Let a complex number be $w = 1 - \sqrt { 3 } i$. Let another complex number $z$ be such that $| z w | = 1$ and $\arg ( z ) - \arg ( w ) = \frac { \pi } { 2 }$. Then the area of the triangle (in sq. units) with vertices origin, $z$ and $w$ is equal to (1) 4 (2) $\frac { 1 } { 2 }$ (3) $\frac { 1 } { 4 }$ (4) 2
Let $S _ { 1 }$ be the sum of first $2 n$ terms of an arithmetic progression. Let $S _ { 2 }$ be the sum of first $4 n$ terms of the same arithmetic progression. If ( $S _ { 2 } - S _ { 1 }$ ) is 1000 , then the sum of the first $6 n$ terms of the arithmetic progression is equal to: (1) 1000 (2) 7000 (3) 5000 (4) 3000
Let the centroid of an equilateral triangle $ABC$ be at the origin.
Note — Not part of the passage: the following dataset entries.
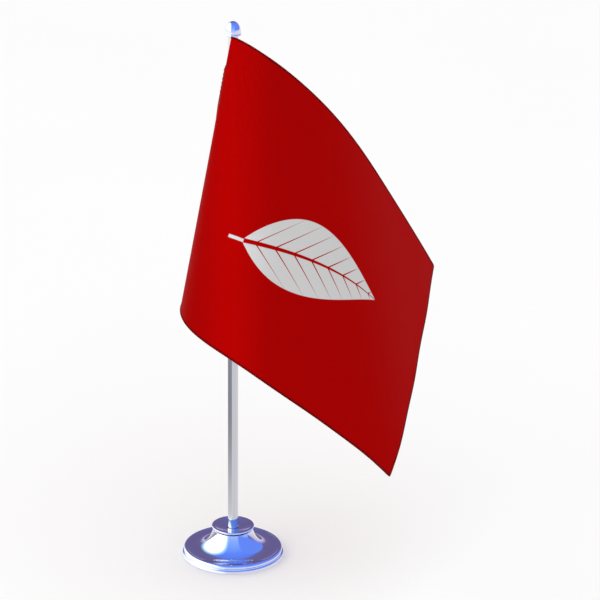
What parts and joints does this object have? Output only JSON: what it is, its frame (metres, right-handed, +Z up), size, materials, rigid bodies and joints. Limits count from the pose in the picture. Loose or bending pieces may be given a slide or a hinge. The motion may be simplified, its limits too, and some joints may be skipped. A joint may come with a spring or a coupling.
{
  "type": "desk flag stand",
  "caption": "Desk flag stand: weighted chromed bell base, upright tubular pole with dome finial, and a red cloth flag whose sleeve turns on the pole.",
  "frame": {"origin": "centre of the underside of the felt pad, on the pole's axis", "axes": "+Z up along the pole, -Y towards the flag's display side, +X towards the flag's fly"},
  "size_m": [0.1508, 0.1393, 0.33],
  "materials": {
    "felt": "dense pressed felt, matt",
    "black_plastic": "moulded, fine grain",
    "iron": "as cast, dark",
    "base_chrome": "bright mirror plating",
    "pole_chrome": "bright plating over drawn tube",
    "zinc_plate": "dull zinc plate",
    "clear_rubber": "translucent, soft",
    "nylon": "natural moulded",
    "flag_cloth": "satin weave, printed device, overlocked edges"
  },
  "bodies": {
    "stand": {"foot_pad": "felt", "base_cover": "black_plastic", "weight_disc": "iron", "base_shell": "base_chrome", "socket_cup": "base_chrome", "pole_tube": "pole_chrome", "pole_stud": "zinc_plate", "clamp_washer": "zinc_plate", "lock_washer": "zinc_plate", "hex_nut": "zinc_plate", "sleeve_stop_ring": "clear_rubber"},
    "finial": {"finial_cap": "base_chrome", "finial_plug": "nylon"},
    "flag": {"hoist_sleeve": "flag_cloth", "flag_panel": "flag_cloth"}
  },
  "joints": [
    {"name": "finial_slide", "type": "slide", "parent": "stand", "child": "finial", "axis": [0, 0, 1], "range_m": [0, 0.015]},
    {"name": "flag_swivel", "type": "hinge", "parent": "stand", "child": "flag", "pos_m": [0, 0, 0.2], "axis": [0, 0, 1], "continuous": true}
  ]
}
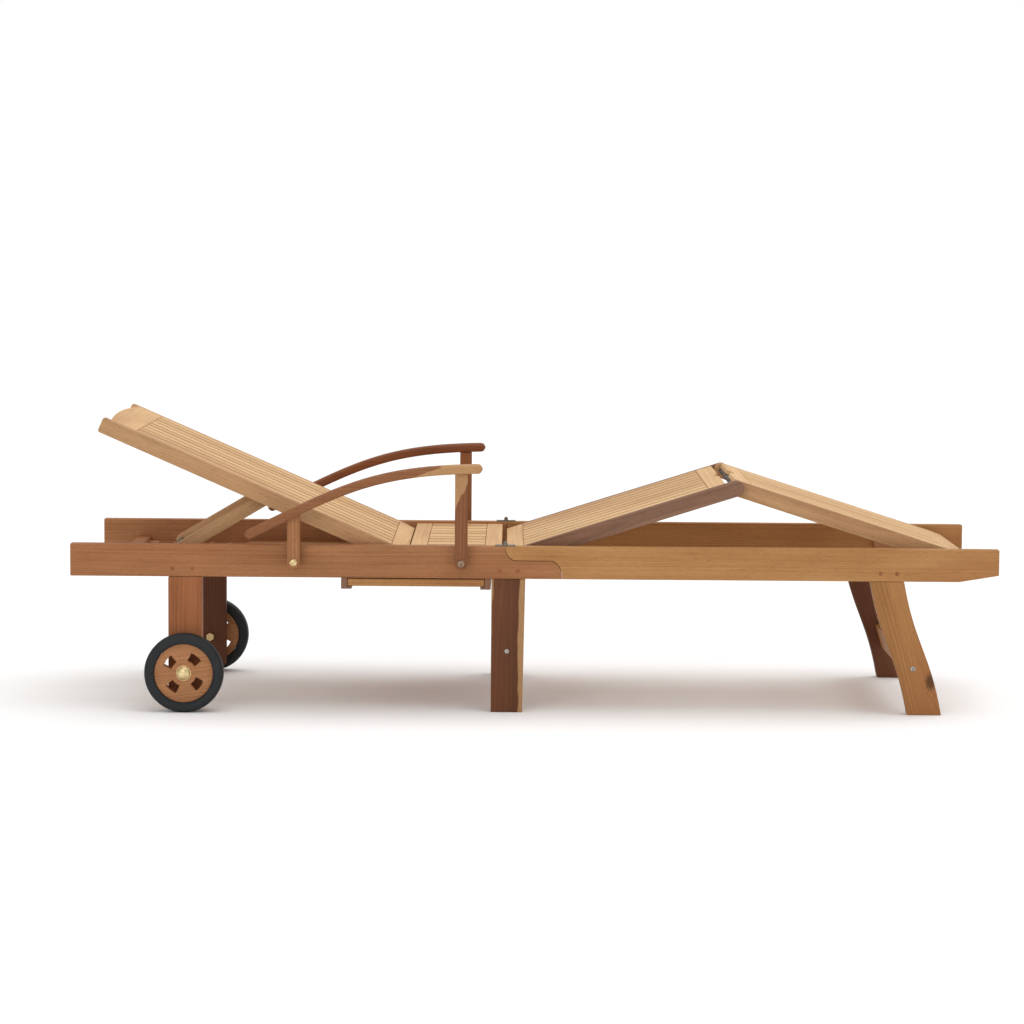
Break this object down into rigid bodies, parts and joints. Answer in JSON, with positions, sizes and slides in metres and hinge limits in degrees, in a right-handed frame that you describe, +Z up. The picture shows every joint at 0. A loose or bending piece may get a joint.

Let one of the sides of the equilateral triangle be along the straight line $x + y = 3$. If $R$ and $r$ be the radius of circumcircle and incircle respectively of $\triangle ABC$, then $( R + r )$ is equal to: (1) $\frac { 9 } { \sqrt { 2 } }$ (2) $7 \sqrt { 2 }$ (3) $2 \sqrt { 2 }$ (4) $3 \sqrt { 2 }$
Let a tangent be drawn to the ellipse $\frac { x ^ { 2 } } { 27 } + y ^ { 2 } = 1$ at $( 3 \sqrt { 3 } \cos \theta , \sin \theta )$ where $\theta \in \left( 0 , \frac { \pi } { 2 } \right)$. Then the value of $\theta$ such that the sum of intercepts on axes made by this tangent is minimum is equal to: (1) $\frac { \pi } { 8 }$ (2) $\frac { \pi } { 4 }$ (3) $\frac { \pi } { 6 }$ (4) $\frac { \pi } { 3 }$
Consider a hyperbola $H : x ^ { 2 } - 2 y ^ { 2 } = 4$. Let the tangent at a point $P ( 4 , \sqrt { 6 } )$ meet the $x$-axis at $Q$ and latus rectum at $R \left( x _ { 1 } , y _ { 1 } \right) , x _ { 1 } > 0$. If $F$ is a focus of $H$ which is nearer to the point $P$, then the area of $\triangle QFR$ (in sq. units) is equal to (1) $4 \sqrt { 6 }$ (2) $\sqrt { 6 } - 1$ (3) $\frac { 7 } { \sqrt { 6 } } - 2$ (4) $4 \sqrt { 6 } - 1$
Let in a series of $2 n$ observations, half of them are equal to $a$ and remaining half are equal to $- a$. Also by adding a constant $b$ in each of these observations, the mean and standard deviation of new set become 5 and 20 , respectively. Then the value of $a ^ { 2 } + b ^ { 2 }$ is equal to: (1) 425 (2) 650 (3) 250 (4) 925
A pole stands vertically inside a triangular park $ABC$. Let the angle of elevation of the top of the pole from each corner of the park be $\frac { \pi } { 3 }$. If the radius of the circumcircle of $\triangle ABC$ is 2 , then the height of the pole is equal to: (1) $\frac { 2 \sqrt { 3 } } { 3 }$ (2) $2 \sqrt { 3 }$ (3) $\sqrt { 3 }$ (4) $\frac { 1 } { \sqrt { 3 } }$